Avec des phrases comme «on a le choix entre plus de pétrole ou full pétrole» et «au Québec c’est cool», en réponse à une question sur l’emplacement de la future usine de Moderna, Jagmeet Singh apportait une couleur différente à ce premier duel, un ton qui a le potentiel de séduire une clientèle plus jeune. Avec son accent sympathique, son style décontracté n’est parfois pas sans rappeler celui de son regretté prédécesseur Jack Layton.
Sa performance a sans doute permis de conforter ses partisans au Québec, un vote déjà acquis pour lui, mais elle ne lui permettra pas pour autant d’espérer pouvoir faire des gains substantiels dans la province, mis à part peut-être pour la circonscription de Berthier-Maskinongé où l’ex-députée Ruth Ellen Brosseau jouit encore d’un fort capital de sympathie.
La campagne dans le dernier droit
Avec la fin de l’été et le retour des enfants à l’école, le Canada est en mode «rentrée» et ce premier débat d’une série de trois — les deux autres, organisés par la Commission des débats en français et en anglais, auront respectivement lieu les 8 et 9 septembre — lance officiellement les hostilités de fin de campagne.
Les dernières semaines ont été l’occasion pour les chefs des principaux partis de présenter leurs plateformes électorales et de tester leurs idées et leurs messages. Pour reprendre l’analogie sportive, c’était essentiellement une période d’échauffement.
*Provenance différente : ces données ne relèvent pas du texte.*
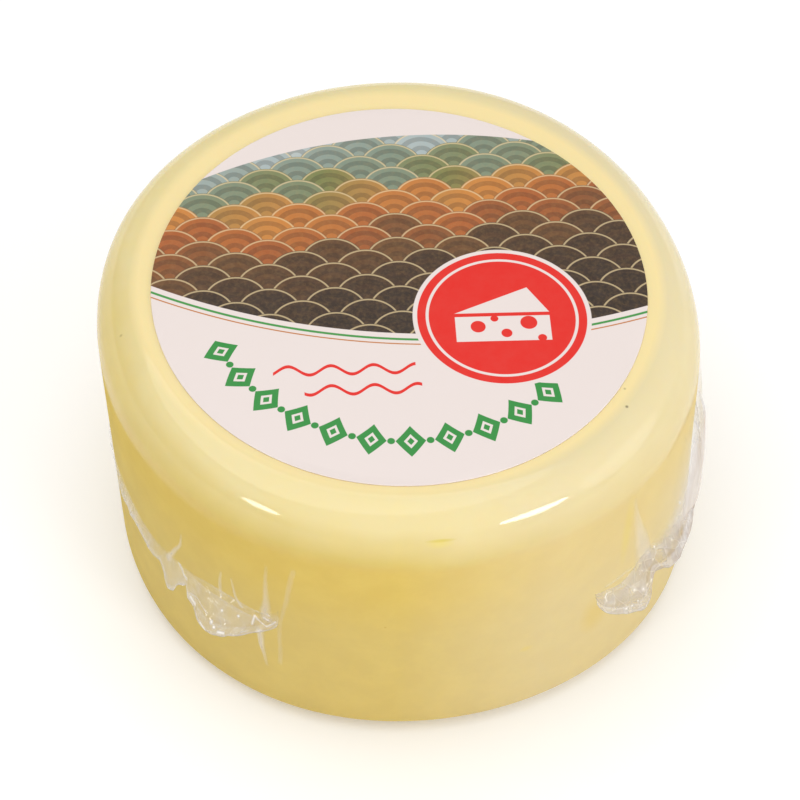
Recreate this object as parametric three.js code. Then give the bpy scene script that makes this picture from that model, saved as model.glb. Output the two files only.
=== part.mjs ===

Ce premier débat amène maintenant la campagne au niveau supérieur. De plus en plus, il sera question de la personnalité des chefs, alors qu’on tentera de convaincre les électeurs indécis de qui ferait le meilleur premier ministre pour le Canada. En ce sens, la question de l’urne pourrait bien s’avérer être un plébiscite sur l’avenir de Justin Trudeau à la tête du pays.
La confrontation entre progressivement dans sa phase finale. Et alors que l’écart entre les meneurs demeure extrêmement serré, elle ne fera que s’intensifier d’ici le 20 septembre.